Точно озаренным изнутри зеленым дымом окутывались сопки, и из этого дыма, на их склонах и вершинах, тут и там проступали каменные останцы, напоминавшие где одинокую башню, где полуразрушенный замок, какие и посейчас можно увидеть в Западной Европе — тоже среди дерев, тоже на горах, порой на невообразимых кручах, будто в свое время не для обитания воздвигались, а единственно — для погляденья будущих туристов.
Удалая Лагорта, взрябленная стремительным бегом, отряхивающая клочки мыльной пены на берега, продолжала путь вдоль Малого Урала. Мы же своротили на ее приток Кокпелу, исхитрившуюся между двух сопок рассечь горы. Но не этот отчаянный прорыв сквозь скалы был отражен в названии притока, другую особенность выделили первопроходцы. Незадолго до того, как слиться с Лагортой, приток выкидывает замысловатое коленце — складывается почти вдвое в крутом изгибе. Не менее часа обходишь излучину, а вперед продвигаешься лишь на воробьиный скок. Как тут не подосадовать? И с досады, верно, нарекли речку Кокпелой — Кривоногой то есть.
На сухом плоском убережье в звонкую солнечную нору под руководством Главного конструктора мы строили плот. Да, был в нашей компании человек и в таком звании. В повседневном обиходе его величали просто Главным.
«Главный» — не правда ли? — звучит весомо, возвышает даже над командирским чином.
Плот — его любимое детище. В зависимости от того, кто и как расположен к разработанному еще дома проекту плота (признается лишь безоговорочное восхищение) и кто какое рвение вкладывает в его натурализацию из дерева и жердей, — строит Главный свои отношения с членами команды.
Облаченный в чудо-тельняшку, Максимыч горит нетерпением снова перевоплотиться в матроса. Швандя далеких школьных лет не забыт. Топором Максимыч орудует не хуже, чем рычагами заводского молоха. Рубит, скоблит, примеряет, ворочает неподъемные бревна. Понятное дело, Главный души в нем не чает, осыпает бесконечными милостями:
— Ты бы, Летописец, передохнул чуток. Хошь — возьми уду и порыбачь. Али искупайся, охладись.
При ознакомлении с проектом я имел неосторожность высказать пустяковое замечание и сразу же впал в крутую немилость. К плоту Главный меня даже не подпускает — разве что поддержать какое-нибудь бревно, подкатить под него для равновесия камень.
К середине второго дня строительные работы на верфи подходят к концу. Что-то еще надо подвязать, подогнать, но это уже мелочи, которые Главный оставляет за собой, а остальным разрешает перекурить.
— А ты, Летописец, — распоряжается он, — достань-ка свою тетрадь да опиши все как следует. Корабль получился что надо, и потомство должно знать о мастерах, которые сотворили его без единого гвоздика.

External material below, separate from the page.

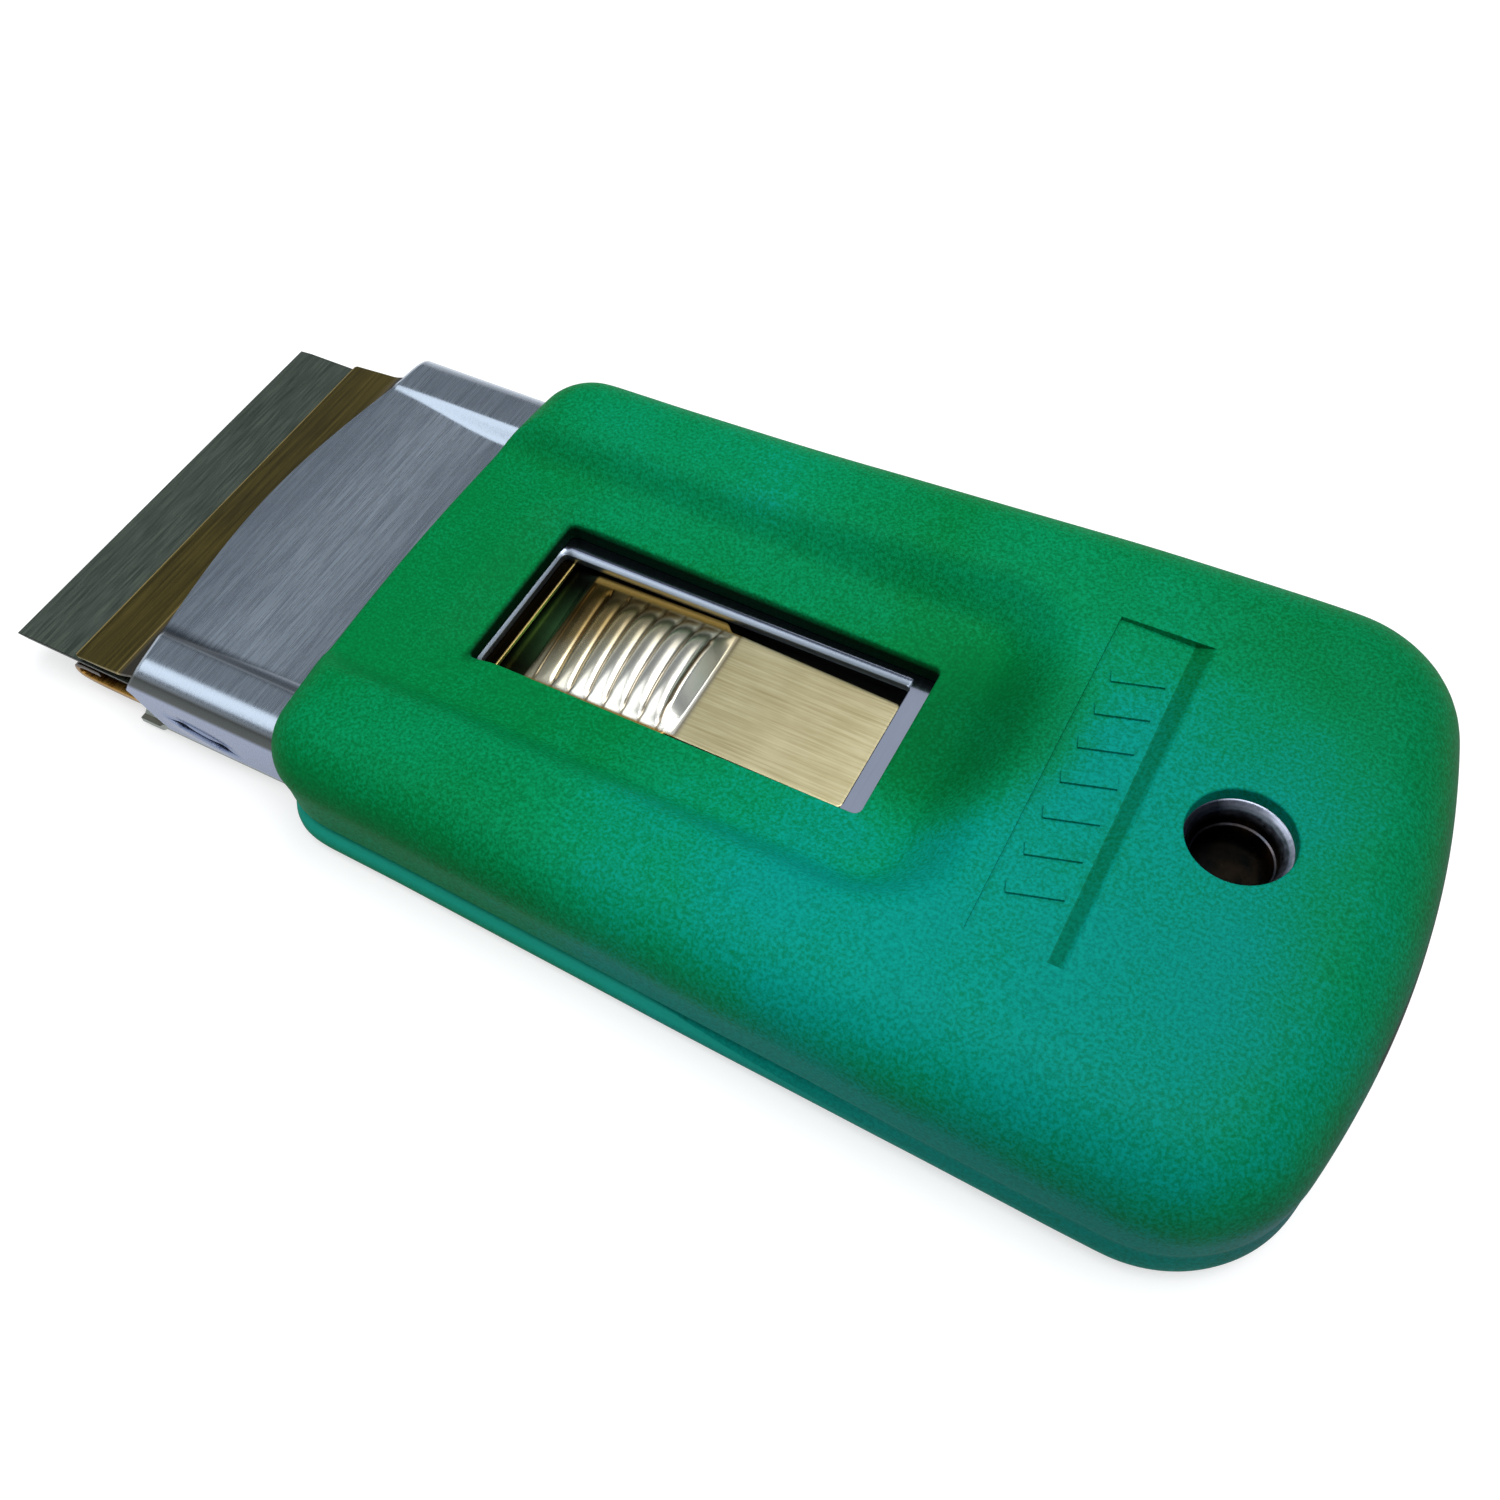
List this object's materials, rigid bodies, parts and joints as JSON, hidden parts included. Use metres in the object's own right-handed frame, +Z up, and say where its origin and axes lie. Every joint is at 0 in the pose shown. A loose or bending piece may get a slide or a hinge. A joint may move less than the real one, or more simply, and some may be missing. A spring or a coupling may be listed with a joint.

Увы, разрешение перекурить на меня не распространяется. Удовлетворенный тем, что его подвиги будут увековечены, Главный поворотился в мою сторону и из-под полей толстой фетровой шляпы вцепился в меня глазами, придумывая, чем бы еще наказать.
Максимыч между тем стянул тельняшку и, подставив солнышку широкую спину и свесив ноги, взмостился на край берегового обрыва; на носу появились очки с треснутым стеклом, в руках — толстая, в надежной коленкоровой обложке тетрадь и ручка.

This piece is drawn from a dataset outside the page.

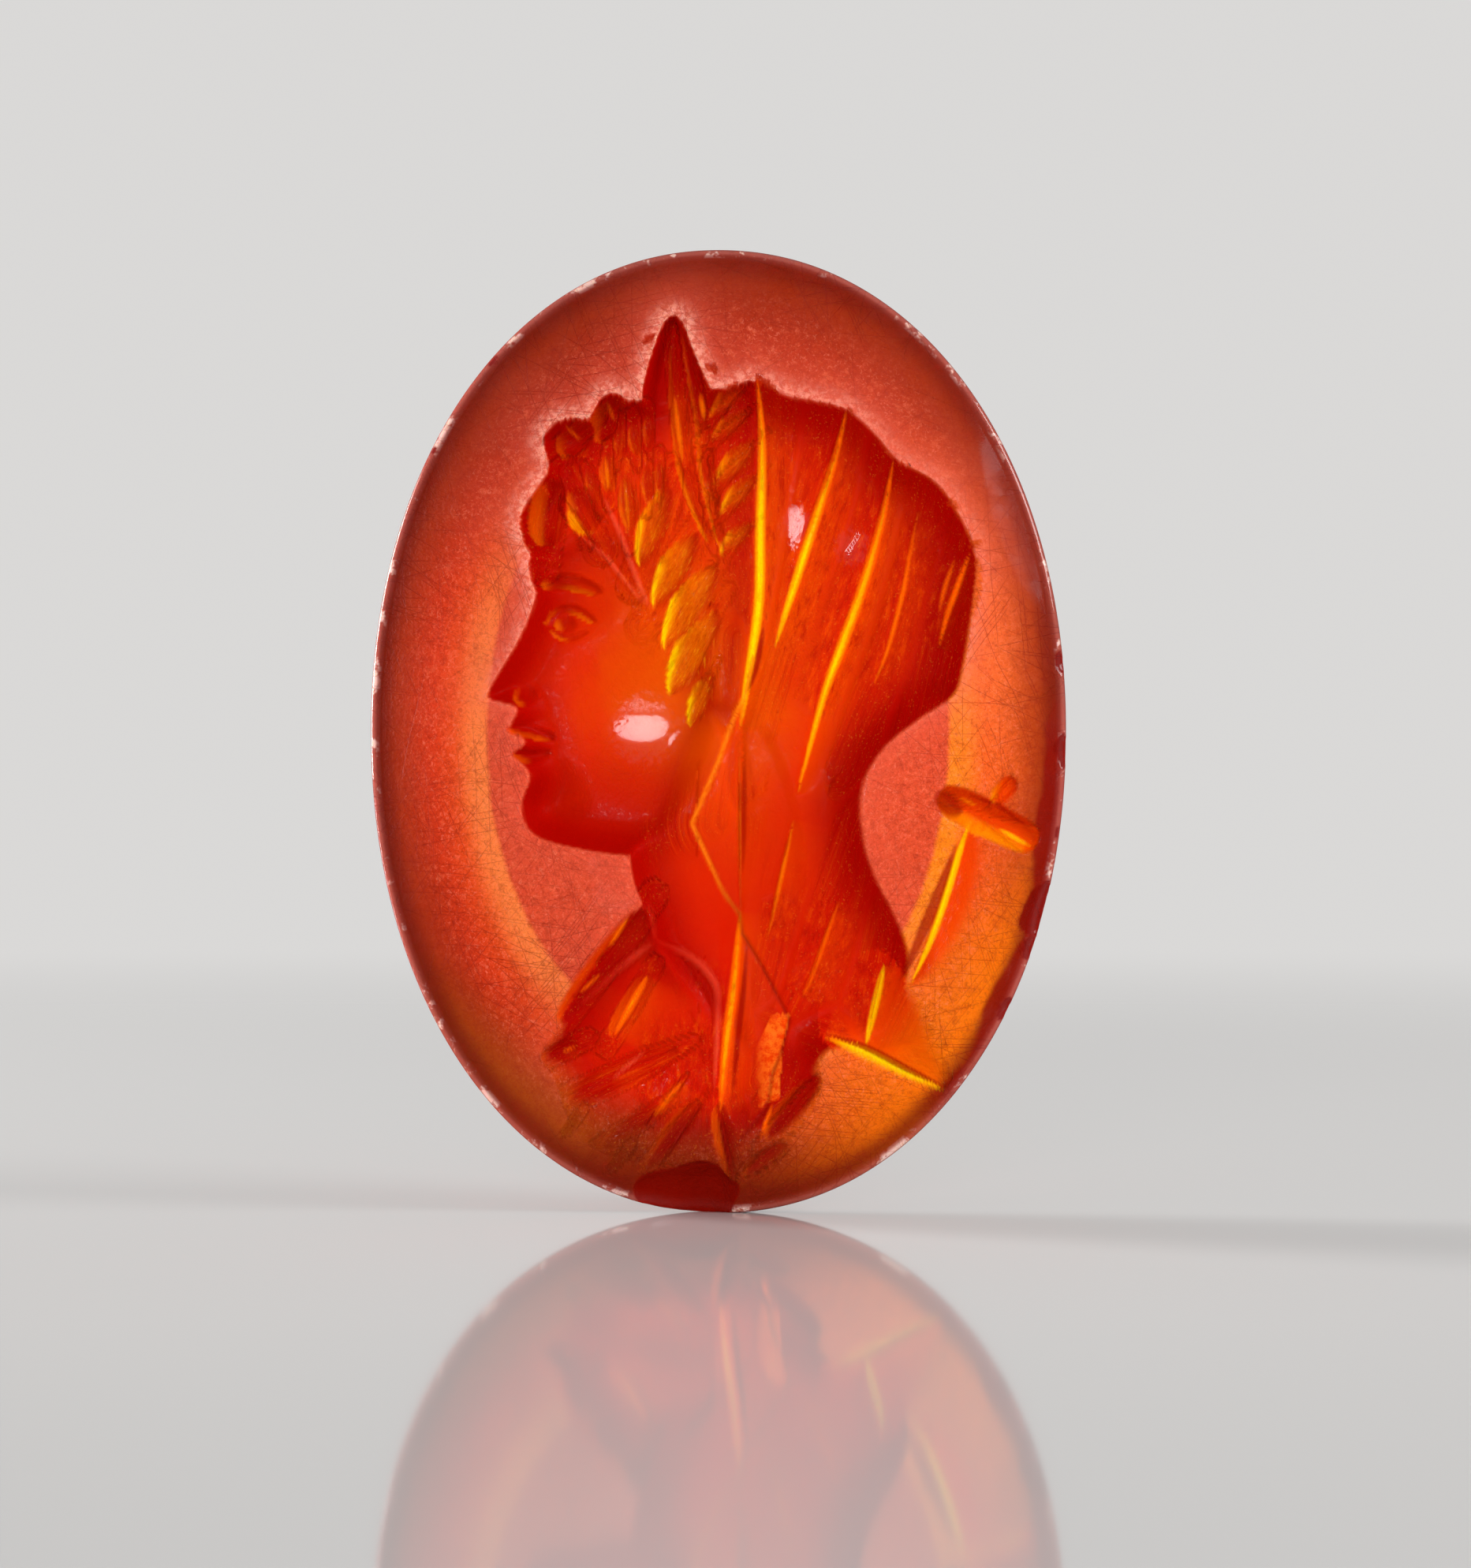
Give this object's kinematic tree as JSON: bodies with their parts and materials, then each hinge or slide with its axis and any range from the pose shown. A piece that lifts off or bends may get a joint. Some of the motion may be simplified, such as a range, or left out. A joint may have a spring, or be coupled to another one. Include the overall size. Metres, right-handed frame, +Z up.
{
  "type": "intaglio ringstone",
  "caption": "Oval domed carnelian ringstone with a veiled bust in profile cut into its front, bevelled sides and a flat back that seats in a ring's bezel.",
  "frame": {"origin": "centre of the flat back face", "axes": "+Z up along the long axis of the oval, +X to the right as seen from the engraved side, +Y out of the flat back; the engraved face looks towards -Y"},
  "size_m": [0.0166, 0.0051, 0.023],
  "materials": {
    "carnelian": "translucent red-orange carnelian, polished and glossy, with fine old scratches"
  },
  "bodies": {
    "root": {"engraved_stone": "carnelian"}
  },
  "joints": []
}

Меня занимает вопрос, как и что расскажет Максимыч в своей тетради о нашей жизни. К сожалению, мало кому дано закрепить реальность такой, какая она есть, выявить ее объективную суть и подлинность. Как правило, на бумаге появляется другая жизнь, обусловленная миропониманием автора, его предшествующей деятельностью, жизненным опытом — всем поведением. «Бесценные вещи и бесценные области реального бытия проходят мимо наших ушей и наших глаз, если не подготовлены уши, чтобы слышать, и не подготовлены глаза, чтобы видеть»… Человек видит в мире и в людях предопределенное своей деятельностью, то есть так или иначе самого себя. И не оттого ли среди пишущих столь много самодовольных натур и непризнанных гениев? Не оттого ли, что, замкнутые на самих себе, ограниченные и убогие, по сравнению с вселенским миром, они не умеют или не находят мужества бесстрашно взглянуть на него помимо себя, взглянуть, снять шляпу и низко склонить голову перед могущественной реальностью?
«Реальность, милая, болезненная, любимая, режущая, радующая, как никто, — и вместе убивающая, бесконечно дорогая и в то же время страшная — в сущности всегда такая, какою мы ее себе заслужили, то есть какова наша деятельность в ней, наше участие в ней».